• [REQUIRED WORK]:
Please write out the complete listing that follows, exactly as it reads.

• [SUPPLIED MATERIAL]:
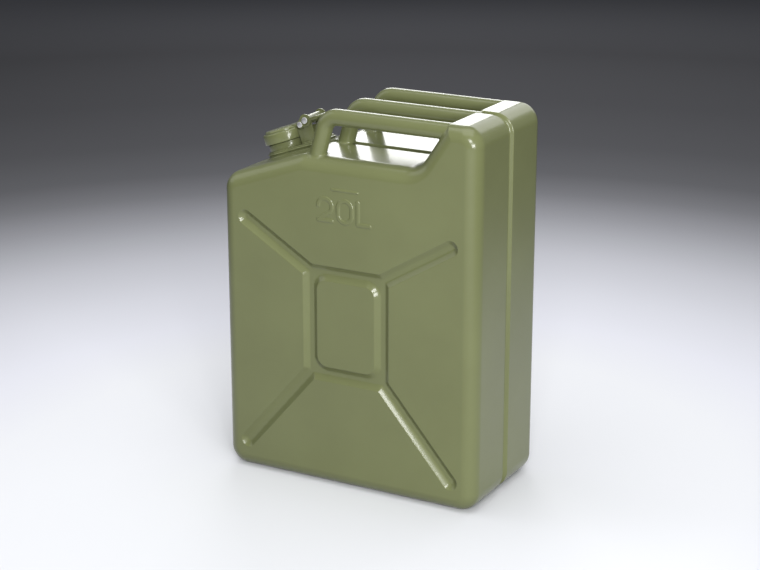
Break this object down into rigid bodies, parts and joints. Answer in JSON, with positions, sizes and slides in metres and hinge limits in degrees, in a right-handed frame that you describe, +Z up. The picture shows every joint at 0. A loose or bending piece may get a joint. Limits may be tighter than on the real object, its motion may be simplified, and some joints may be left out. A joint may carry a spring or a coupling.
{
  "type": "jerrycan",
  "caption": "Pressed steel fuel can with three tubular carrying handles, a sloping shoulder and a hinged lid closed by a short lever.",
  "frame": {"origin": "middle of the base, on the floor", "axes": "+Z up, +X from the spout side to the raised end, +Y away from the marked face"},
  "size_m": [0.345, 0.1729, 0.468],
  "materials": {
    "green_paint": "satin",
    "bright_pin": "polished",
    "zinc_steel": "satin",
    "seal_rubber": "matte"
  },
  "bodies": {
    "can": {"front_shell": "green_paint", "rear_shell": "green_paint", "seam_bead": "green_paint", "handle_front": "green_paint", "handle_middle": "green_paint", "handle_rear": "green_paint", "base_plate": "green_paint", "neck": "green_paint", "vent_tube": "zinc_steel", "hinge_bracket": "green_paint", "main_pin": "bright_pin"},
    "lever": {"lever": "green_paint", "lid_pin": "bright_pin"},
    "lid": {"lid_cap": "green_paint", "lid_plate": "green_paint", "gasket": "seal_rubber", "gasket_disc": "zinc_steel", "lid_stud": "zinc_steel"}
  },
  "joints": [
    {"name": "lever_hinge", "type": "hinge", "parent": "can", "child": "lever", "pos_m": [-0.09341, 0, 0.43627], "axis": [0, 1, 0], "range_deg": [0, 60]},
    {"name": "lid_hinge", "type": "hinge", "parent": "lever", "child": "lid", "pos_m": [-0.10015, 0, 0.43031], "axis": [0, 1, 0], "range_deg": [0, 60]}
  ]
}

• [WRITTEN ANSWER]:
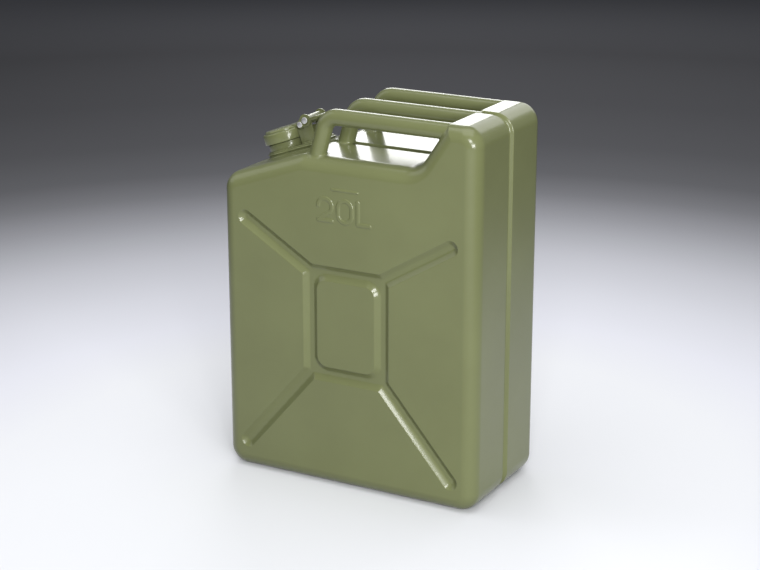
Break this object down into rigid bodies, parts and joints. Answer in JSON, with positions, sizes and slides in metres and hinge limits in degrees, in a right-handed frame that you describe, +Z up. The picture shows every joint at 0. A loose or bending piece may get a joint. Limits may be tighter than on the real object, its motion may be simplified, and some joints may be left out. A joint may carry a spring or a coupling.
{
  "type": "jerrycan",
  "caption": "Pressed steel fuel can with three tubular carrying handles, a sloping shoulder and a hinged lid closed by a short lever.",
  "frame": {"origin": "middle of the base, on the floor", "axes": "+Z up, +X from the spout side to the raised end, +Y away from the marked face"},
  "size_m": [0.345, 0.1729, 0.468],
  "materials": {
    "green_paint": "satin",
    "bright_pin": "polished",
    "zinc_steel": "satin",
    "seal_rubber": "matte"
  },
  "bodies": {
    "can": {"front_shell": "green_paint", "rear_shell": "green_paint", "seam_bead": "green_paint", "handle_front": "green_paint", "handle_middle": "green_paint", "handle_rear": "green_paint", "base_plate": "green_paint", "neck": "green_paint", "vent_tube": "zinc_steel", "hinge_bracket": "green_paint", "main_pin": "bright_pin"},
    "lever": {"lever": "green_paint", "lid_pin": "bright_pin"},
    "lid": {"lid_cap": "green_paint", "lid_plate": "green_paint", "gasket": "seal_rubber", "gasket_disc": "zinc_steel", "lid_stud": "zinc_steel"}
  },
  "joints": [
    {"name": "lever_hinge", "type": "hinge", "parent": "can", "child": "lever", "pos_m": [-0.09341, 0, 0.43627], "axis": [0, 1, 0], "range_deg": [0, 60]},
    {"name": "lid_hinge", "type": "hinge", "parent": "lever", "child": "lid", "pos_m": [-0.10015, 0, 0.43031], "axis": [0, 1, 0], "range_deg": [0, 60]}
  ]
}